Giuseppe Sandro Mela.
Il 23 aprile 2017 la Francia andrà alle urne per eleggere il nuovo Presidente della Repubblica.
Sono otto i candidati del partito Les Républicains che si sono presentati alle primarie, che si terranno a fine novembre.
Ieri si è svolto un dibattito televisivo, al termine del quale sono state eseguiti dei sondaggi telefonici.
Juppe si sarebbe aggiudicato il 32% dei consensi, mentre Sarkozy si sarebbe attestato al 27%.
È inutile ribadire quanto siano critiche queste elezioni, che in ogni caso cambieranno il volto politico della Francia e dell’Unione Europea.
Dato centrale è la scomparsa del partito socialista francese, che i sondaggi danno dal 13% al 17%.
Molti i problemi.
La scelta del candidato repubblicano è critica non solo per le ovvie questioni interne del partito, ma anche perché i socialisti, esclusi dal ballottaggio, si riverseranno come da consuetudine a votare il candidato repubblicano in odio al Front National.
Ma il Front National è forte: al momento si prospetta come il partito di maggioranza relativa. Quindi, i Les Républicains devono scegliere un candidato che non sia troppo sgradito all’elettorato socialista. Che poi mantenga le promesse, questo sarà tutto da vedersi.
Ma i candidati hanno tutti diverse sfumature nei confronti dell’Unione Europea. Di sicuro sembrerebbe emergere solo un fatto: nessuno di essi sembrerebbe appoggiare l’attuale elité egemone.
→ Reuters. 2016-10-14. France’s Juppe seen winning first primary debate: poll
Former Prime Minister Alain Juppe was seen as the winner of the first debate on Thursday among candidates for the center-right’s nomination in France’s 2017 presidential election, a poll published immediately afterward showed.
Juppe, already the front-runner on a centrist platform of “happy identity” which he said in the televised debate meant giving voters hope, was seen as most convincing by 32 percent of those who said they would vote in the end-November primaries.
The poll was conducted as an online survey of 885 voters by polling firm Elabe commissioned by news network BFM TV.
Nicolas Sarkozy, a former president running on a law-and-order agenda meant, he said, “to ensure France once more becomes the great nation it is,” convinced 27 percent of voters in the two-hour debate.
The debate showed great similarities among the seven candidates on economic proposals meant to reduce public spending and loosen or eliminate France’s iconic 35-hour work week.
There were more differences on issues of security and immigration, with contenders quarrelling over whether those on intelligence services’ watch lists should be systematically detained.
Sarkozy, who was France’s president from 2007 to 2012 before losing to current president, Socialist Francois Hollande, was attacked by several of his former ministers and party allies. They questioned why he would be any different than in his first term and noted he faces multiple judicial investigations into alleged corruption, fraud and campaign funding irregularities.

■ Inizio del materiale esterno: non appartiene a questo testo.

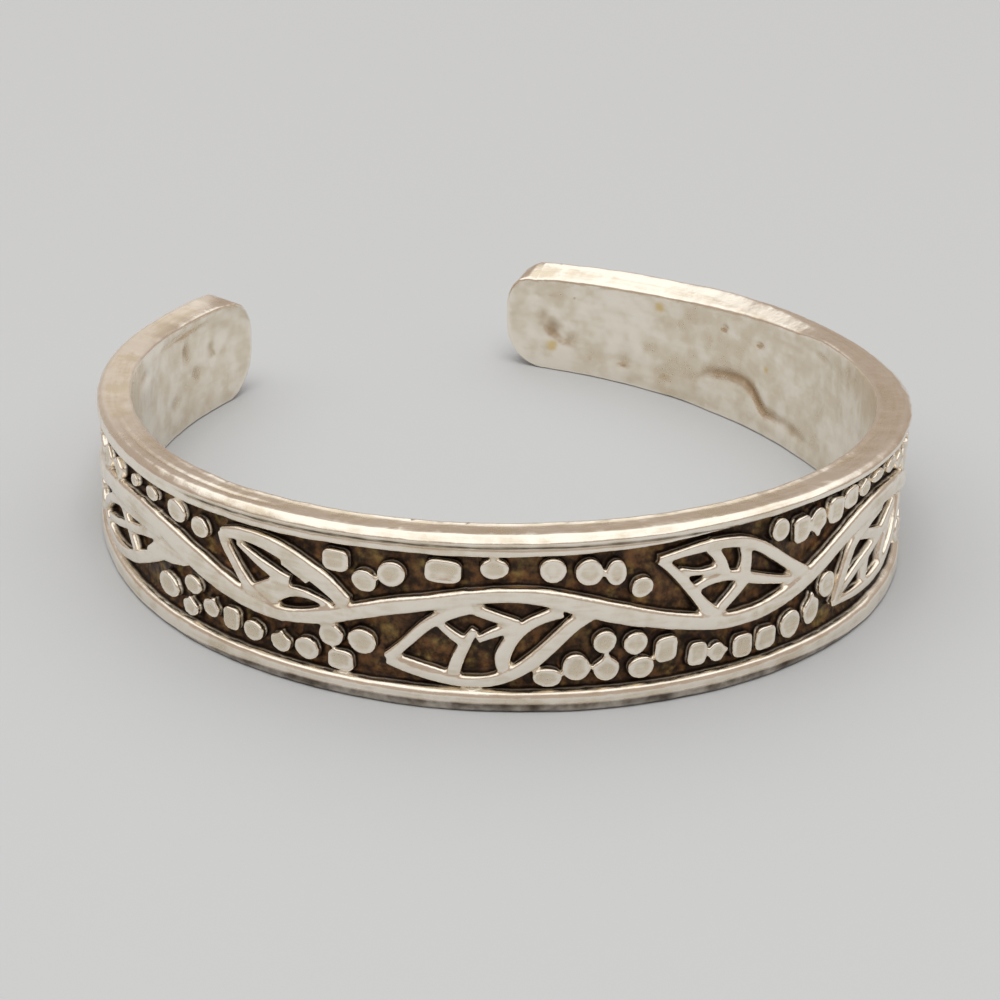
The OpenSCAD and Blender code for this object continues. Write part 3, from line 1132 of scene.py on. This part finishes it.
        # Painted shade darkens the crease over the fold, and the dents are darkened by their depth
        over, fold = self._fold_at(turn, share)
        painted_fold_shade = bell(over, 1.0) * fold / max(row[2] for row in FOLD)
        fold_shade_and_dent_dark = np.where(deep > 0.6 * wall, painted_fold_shade, 0.0)
        for dent in DENTS:
            near = np.where(deep > 0.5 * wall, dent.cover(self.plan, points), 0.0)
            fold_shade_and_dent_dark = np.maximum(fold_shade_and_dent_dark, near * min(1.0, dent.depth / self.dark_dent))
        self._store(ring, "fold_shade_and_dent_dark", fold_shade_and_dent_dark)

    @staticmethod
    def _blur(ring: Piece, values: np.ndarray, rounds: int) -> np.ndarray:
        """Averages the values at a piece's points with those of their neighbours.

        Args:
            ring: The piece.
            values: A row of values for each point.
            rounds: How many times to average.

        Returns:
            The averaged values.
        """
        ends = np.zeros(len(ring.data.edges) * 2, np.int32)
        ring.data.edges.foreach_get("vertices", ends)
        one, two = ends.reshape(-1, 2).T
        size = len(values)
        count = np.bincount(one, minlength=size) + np.bincount(two, minlength=size)
        for _ in range(rounds):
            values = np.column_stack([
                (np.bincount(one, part[two], size) + np.bincount(two, part[one], size)) / count
                for part in values.T])
        return values

    def _convexity(self, ring: Piece, points: np.ndarray) -> np.ndarray:
        """Measures how far each point stands out of its surroundings.

        Args:
            ring: The skin.
            points: Its points.

        Returns:
            Distances in hundredths of a millimetre.
        """
        normals = np.zeros(len(points) * 3, np.float32)
        ring.data.vertex_normals.foreach_get("vector", normals)
        return np.einsum("ij,ij->i", points - self._blur(ring, points, 4), normals.reshape(-1, 3)) * 100

    @staticmethod
    def _store(ring: Piece, name: str, values: np.ndarray) -> None:
        """Stores a number for each point of a piece under a name."""
        attribute = ring.data.attributes.new(name, "FLOAT", "POINT")
        attribute.data.foreach_set("value", values.astype(np.float32))


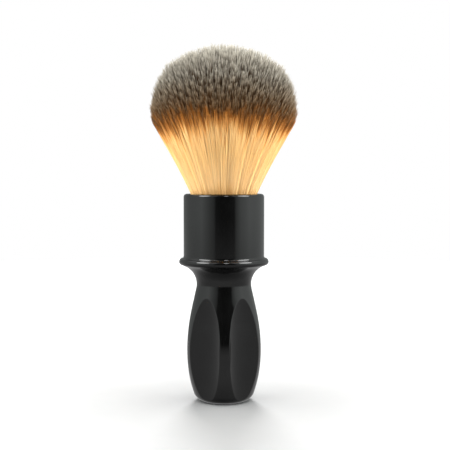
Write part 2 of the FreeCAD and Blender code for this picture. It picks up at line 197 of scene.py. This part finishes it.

“Ten years ago, in 2007, I believed in Nicolas Sarkozy’s plan to break with the past, but it never happened,” former conservative party leader Jean-Francois Cope said.
“If I had been put under formal investigation, I wouldn’t have run (in this election),” he said.
Sarkozy, who denies any wrongdoing, retorted that such accusations “do not honor those who make them.”
He appeared quite tense at times while Juppe was subdued, apparently wanting to avoid any move that could hurt his lead in the race.
All were harsh in their criticism of Hollande, the most unpopular French president on record and a likely opponent in the April 2017 presidential election.
“I want to lead you on the path of hope,” Juppe said in his concluding remarks of a sometimes very technical debate that lacked any strong vision for France’s future. “I am convinced that with the right reforms, France will once again be the country where the living is good.”
Sarkozy, his main challenger in the primaries, concluded by saying: “I believe in France, I believe in the genius of the French people … I want to be the spokesman of the silent majority.”
Two more televised debates will follow before the first round of the primaries, scheduled for Nov. 20.